In the Sec. 3.1 of the main text, we explain that the geometry guidance in the decoder of the FactorVAE-based architecture is implemented by adequately concatenating the channels to layers of the decoder pipeline. To adequately match the shape of the maps to that of the feature maps of the layers, we need to resize the normal map image. Here we ablate the algorithm used to perform such resizing of the normal map, comparing the nearest neighbors (NN) and bilinear methods. Fig. 15 shows the performance of two models, each one trained with one of the alternatives, when reconstructing a test geometry. We can clearly see how the model that uses the bilinear interpolation achieves a better understanding of the unseen geometry, which is reflected in a reduced (but not inexistent) number of artifacts. This is probably due to a smoother reduction of the resolution by the bilinear algorithm, in contrast to the nearest neighbors one.

S5 Additional Details of our Diffusion-based Pipeline Evaluation

Here we provide details regarding the evaluations performed in the Sec. 5.2 of the main paper. The different real images we used as input of the pipeline are either copyright-free photographs, come from public datasets [Delanoy2022generative], or have been AI-generated [flux2023].

In the Fig. 7 of the main text, we compare our results with two existing baselines: InstructPix2Pix[brooks2022instructpix2pix], and Subias and Lagunas [subias23in-the-wild_editing]. For emulating the traversal of our latent space in the InstructPix2Pix pipeline, we used the following configurations:

•

For increasing the gloss of the statue, we used the prompt make the statue shiny, with a text CFG of 5.0, 6.0, and 7.5.
•

For decreasing the hue #2 of the resulting image of the previous stage, we used the prompt make the statue orange, with a text CFG of 2.0, 3.0, and 4.0.
•

For increasing the hue #2 of the chess piece, we used the prompt make the chess piece green, with a text CFG of 0.5, 2.0, and 5.0.
•

For increasing the lightness of the resulting image, we used the prompt make the chess piece light green, with a text CFG of 1.0, 5.0, and 8.0.

In the case of the Subias and Lagunas’ pipeline, we directly used it for the attributes of the comparative handled by their model.

S6 Additional Results and Ablations of our Diffusion Pipeline

In this section we include additional results obtained with our diffusion-based pipeline, discussed in the Sec. 5 of the main manuscript, and run ablations on some of the design decisions taken in the development of such pipeline.

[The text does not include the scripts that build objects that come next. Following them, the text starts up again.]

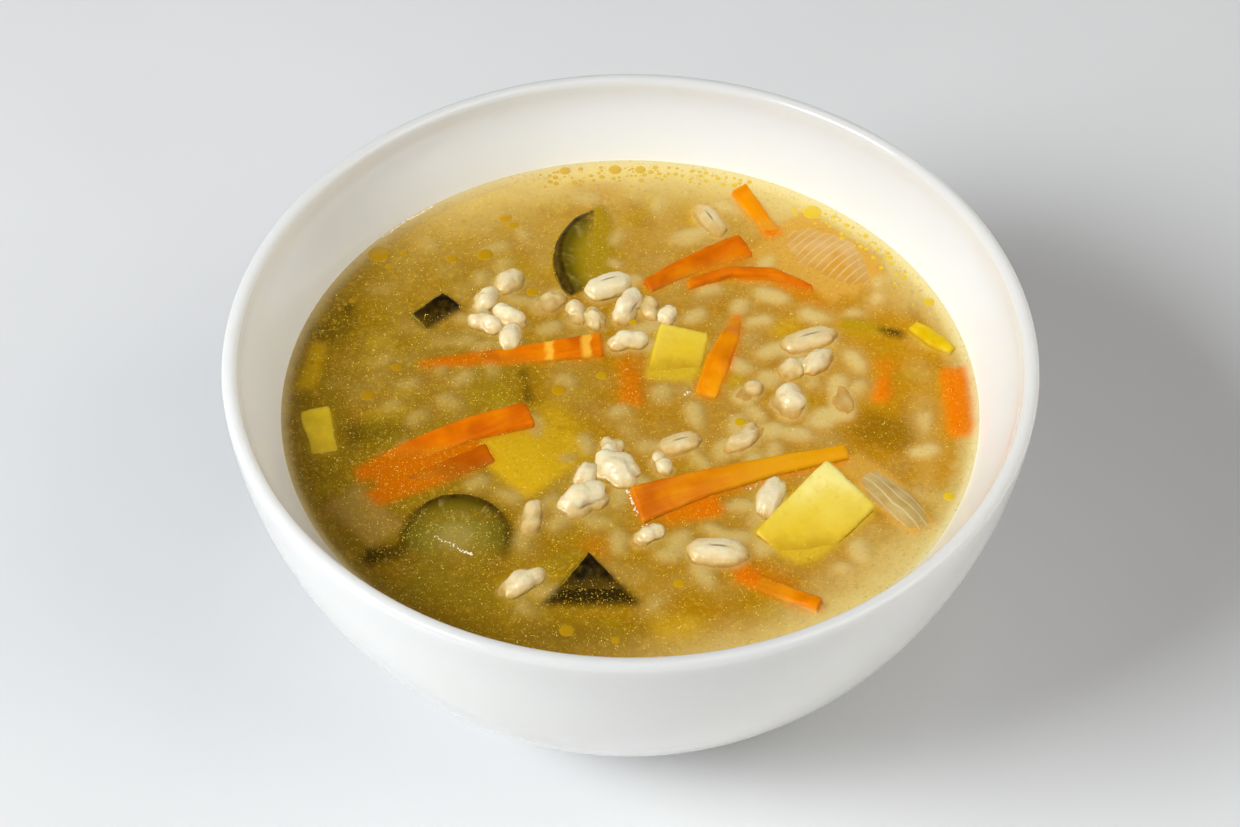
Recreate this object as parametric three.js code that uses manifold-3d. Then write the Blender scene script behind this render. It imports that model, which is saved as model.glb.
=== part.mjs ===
// Bowl of pickle soup: a deep white bowl filled with broth, with carrot sticks, potato dice,
// pickle pieces, onion petals and pearl barley that break the surface.
// Millimetres, +Z up. The origin is the centre of the bowl's foot, and the viewer sits at -Y.
import * as THREE from 'three';
import { mergeVertices } from 'three/addons/utils/BufferGeometryUtils.js';
import Module from 'manifold-3d';

const wasm = await Module();
wasm.setup();

// Bowl. Its outside is part of an ellipse whose centre lies a little above the rim.
const BOWL_HEIGHT = 67.2;
const TURNS = 64;
const WALL_RADIUS = 70.2;
const WALL_DEPTH = 80.6;
const WALL_CENTRE_Z = BOWL_HEIGHT + 6.8;
const WALL_STEPS = 9;
const WALL_CROWDING = 1.3; // its steps are shorter near the foot, where it curves most
const LIP_STEPS = 6;
const LIP_CENTRE_RADIUS = 68.4;
const LIP_HALF_WIDTH = 1.35;
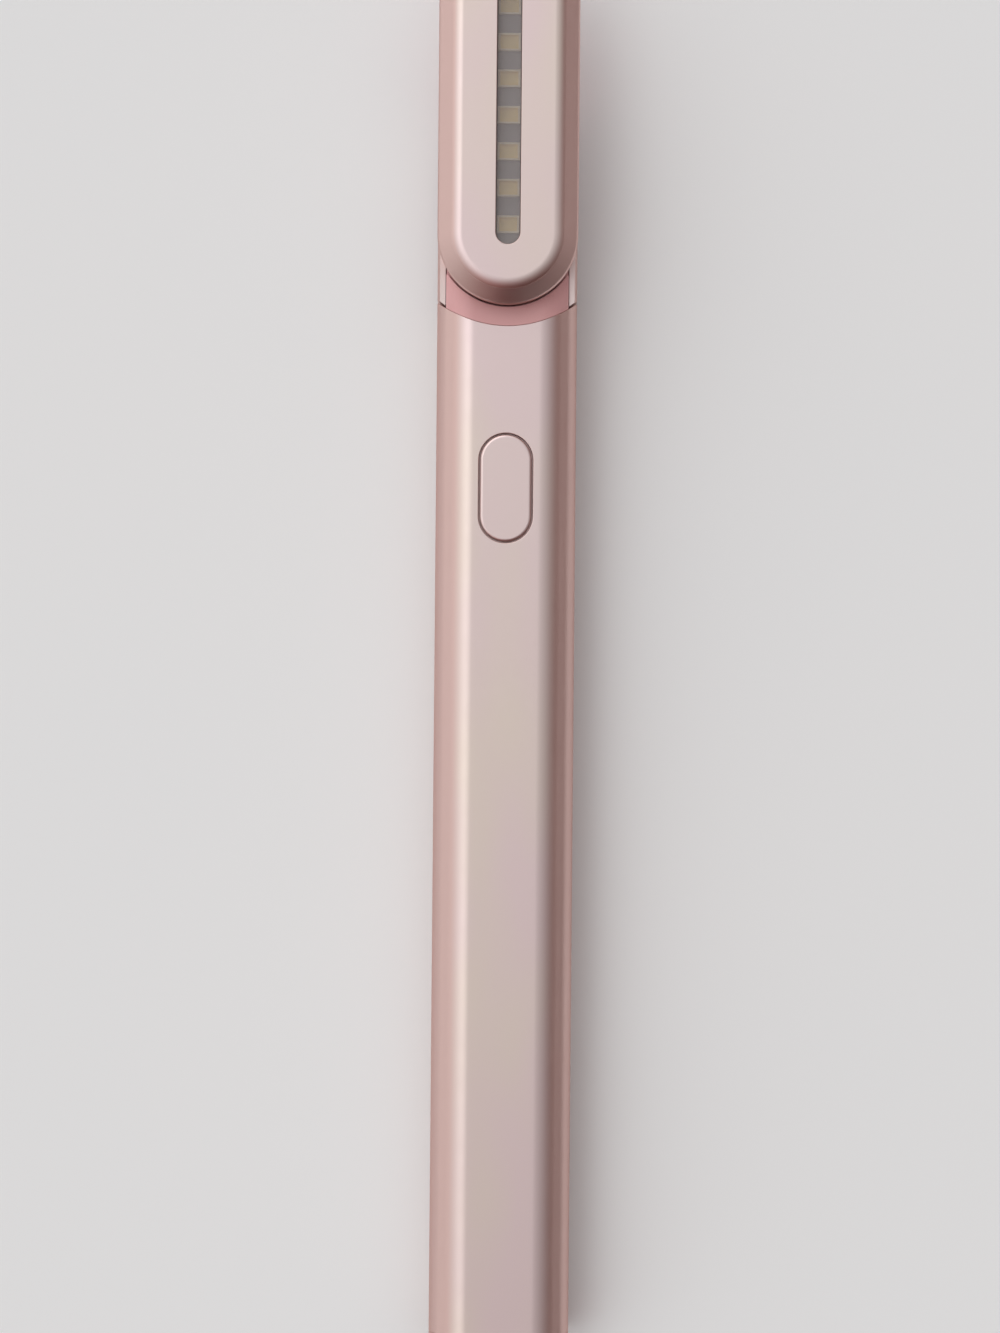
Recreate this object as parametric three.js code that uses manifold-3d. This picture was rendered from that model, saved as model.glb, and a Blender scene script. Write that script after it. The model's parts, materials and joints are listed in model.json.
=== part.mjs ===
// A skincare wand: an eight-sided metal handle with a stepped neck, and a light head that tilts on the neck.
// Millimetres. X is across the wand, +Y runs from the butt to the head, +Z points out of the lit face.
// The wand lies on the flat back of its handle, with the origin under the middle of its length.
import * as THREE from 'three';
import { mergeVertices } from 'three/addons/utils/BufferGeometryUtils.js';
import Module from 'manifold-3d';

const wasm = await Module();
wasm.setup();

// Driving dimensions of the whole wand
const wandLength = 171;
const handleWidth = 17;
const handleThickness = 12.8;
const headLength = 45.6;
const hingeHeight = 6.5;
const neckRadius = 3.5;
const headBackGap = 0.3;

// Outer section of the handle: flats above and below, upright sides, and four sloping facets
const flatWidth = 10.9;
const facetDrop = 2.7;
const ridgeRadius = 4;
const sideRadius = 3.5;
const handleWall = 0.95;

// The front end of the handle, cut to an arc round the head's end
const frontSetback = 2.35;
const frontArcRadius = 13.6;
const frontSeam = 0.3;
const bridgePlugLength = 6;

// Clearances that several pieces share
const slideFit = 0.15;
const pinFit = 0.2;
const cutOverrun = 1;

// Counts of sides and of steps round each bend
const roundSides = 20;
const smallSides = 12;
const wireSides = 8;
const bendSteps = 5;
const stadiumSteps = 18;

// Finishes
const finish = (color, roughness, metalness) =>
  new THREE.MeshStandardMaterial({ color, roughness, metalness });
const roseMetal = finish('#cdb4ae', 0.42, 0.85);
const brightMetal = finish('#e0c4b8', 0.3, 0.9);
const pinkPlastic = finish('#c08a8c', 0.5, 0);
const smokedPlastic = finish('#8d8488', 0.3, 0);
const lampPlastic = finish('#d9c48c', 0.5, 0);
const paleMetal = finish('#c9c9cc', 0.3, 1);
const copperMetal = finish('#b06a3b', 0.4, 1);
const boardGreen = finish('#2f6b48', 0.6, 0);
const boardWhite = finish('#e4e2dc', 0.5, 0);
const darkPlastic = finish('#26262a', 0.6, 0);
const palePlastic = finish('#d8d4cd', 0.6, 0);
const softRubber = finish('#4a4648', 0.9, 0);
const cellWrap = finish('#3c6fa8', 0.5, 0);
const wireRed = finish('#b23a32', 0.6, 0);
const wireBlack = finish('#2b2b2b', 0.6, 0);
const wireYellow = finish('#d1b13a', 0.6, 0);

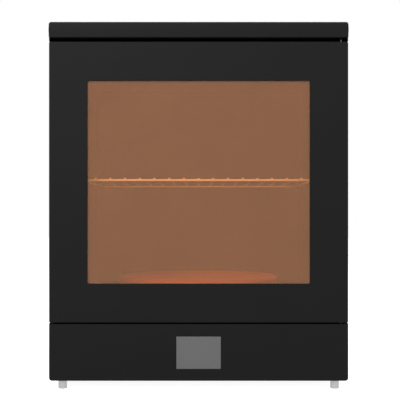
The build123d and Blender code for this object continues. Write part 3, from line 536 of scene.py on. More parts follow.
def eased(
    node: str,
    name: str,
    body: str,
    finish: "Finish",
    ease: float = 0.3 * MM,
    front_ease: float = 0.0,
    steps: int = 2,
    flat_degrees: float = 0.5,
    sharp_degrees: float = 30.0,
) -> bpy.types.Object:
    """Copy a CAD node and break its sharp edges.

    The copy's loose triangles are merged and its flat faces made whole before the edges are bevelled.

    Args:
        node: the CAD node.
        name: the new piece's name.
        body: the CAD body that carries it.
        finish: its finish.
        ease: the bevel's width.
        front_ease: a larger width for the edges round its frontmost face, or 0.
        steps: how many facets the bevel has.
        flat_degrees: the angle under which faces are one.
        sharp_degrees: the angle past which an edge is bevelled.

    Returns:
        The piece.
    """
    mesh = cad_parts[node].data.copy()
    mesh.name = name
    widest = max(ease, front_ease)
    with opened(mesh) as book:
        bmesh.ops.remove_doubles(book, verts=book.verts, dist=MERGE_DISTANCE)
        bmesh.ops.dissolve_limit(book, angle_limit=math.radians(flat_degrees), verts=book.verts, edges=book.edges)
        front = min(vertex.co.y for vertex in book.verts) + MERGE_DISTANCE
        weights = book.edges.layers.float.new("bevel_weight_edge")
        for edge in book.edges:
            edge.smooth = True
            sharp = len(edge.link_faces) == 2 and edge.calc_face_angle(0.0) > math.radians(sharp_degrees)
            foremost = front_ease > 0 and all(vertex.co.y < front for vertex in edge.verts)
            edge[weights] = (1.0 if foremost else ease / widest) if sharp else 0.0
        for face in book.faces:
            face.smooth = True
    piece = enter(name, mesh)
    bevel = piece.modifiers.new("ease", "BEVEL")
    bevel.limit_method, bevel.width, bevel.segments = "WEIGHT", widest, steps
    flatten(piece)
    return settle(piece, body, [finish], (node,))


def dress(body: str, finish: "Finish", *nodes: str) -> None:
    """Give CAD nodes that stay in view a finish.

    Args:
        body: the CAD body that carries them, for the log.
        finish: the finish.
        nodes: names of CAD nodes.
    """
    for node in nodes:
        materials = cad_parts[node].data.materials
        materials.clear()
        materials.append(finish.material())
        LOG.info("%s: %s, on %s, as modelled", node, finish.name, body)


def islands(node: str) -> list[Extent]:
    """Find the separate solids of a CAD node.

    Args:
        node: the node's name.

    Returns:
        Each solid's box, in the order of their middles.
    """
    book = bmesh.new()
    book.from_mesh(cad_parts[node].data)
    bmesh.ops.remove_doubles(book, verts=book.verts, dist=MERGE_DISTANCE)
    waiting, found = set(book.verts), []
    while waiting:
        edge_of_search, corners = [waiting.pop()], []
        while edge_of_search:
            vertex = edge_of_search.pop()
            corners.append(tuple(vertex.co))
            near = {edge.other_vert(vertex) for edge in vertex.link_edges} & waiting
            waiting -= near
            edge_of_search.extend(near)
        found.append(Extent(np.min(corners, axis=0), np.max(corners, axis=0)))
    book.free()
    return sorted(found, key=lambda extent: tuple(np.round(extent.centre, PLACE_DIGITS)))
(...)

S6.1 Posterior Traversals with our Diffusion-based Pipeline

Once trained, our diffusion pipeline is expected to resemble the good properties of our appearance encoder (e.g., disentanglement, interpretability, continuity). To evaluate this, we create a version of the posterior traversals plot (main text, Fig. 4, right) with the designed diffusion-based pipeline, using the four dimensions that contain appearance-related features. We use the remaining two dimensions encoding illumination features exclusively to guide the pipeline on the desired lighting conditions, thus we do not perform a traversal on such dimensions. For it, we start from the setup displayed in the teaser (main text, Fig. 1, left), where we apply a rough purple material to the painting of a car. Starting from this appearance transfer (figures marked in green), we systematically vary each of the four dimensions, obtaining as a result the visualization of Fig. 20. Rows follow the same order as the traversals in Fig. 12, namely lightness, hue #1, hue #2, and gloss. Note the overall smoothness of transitions, achieved thanks to the guidance of our custom appearance encoder. When traversing the same dimension as the appearance transfer (e.g. trying to make the paint even more purple), the representation may overflow the ranges seen during training, creating saturated results. To further evaluate the robustness of our method, we generate diffusion-based posterior traversals using 15 combinations of the three geometries and five appearances illustrated in Fig. 16. The resulting traversals are presented in Figs. 20- 34. These results encompass a diverse range of appearances and reference geometries, showcasing our method’s applicability to real-world scenarios, as well as its limitations in some challenging examples.

S6.2 Ablation Study on the Influence of ControlNets

As described in the main paper, our inference pipeline leverages a combination of two ControlNets [zhang2023adding] to provide geometry guidance. Each ControlNet must be appropriately weighted, as these weights directly influence the final image. In our work, we use fixed weights of 0.2 for the Depth ControlNet and 0.9 for the Canny ControlNet. To analyze the impact of these weights, we run an ablation study, presented in Fig. 17. As observed, the Canny map may contain some ambiguous edges that require complex interpretation during inference. When relying solely on this information (D=0.0, C=1.0), the pipeline may misinterpret certain edges as being outside of the main geometry, leading to artifacts such as the black blob (first row, second column). Conversely, the depth map helps to better identify the geometry but lacks some details of the scene. If only conditioning the diffusion pipeline with the estimated depth map (Fig. 17, last row), high-frequency details are significantly diminished, which is especially noticeable in the sphere (last row, third column). Among the tested configurations, our chosen weights offer the best balance between preserving geometric structure and maintaining high-frequency fine details.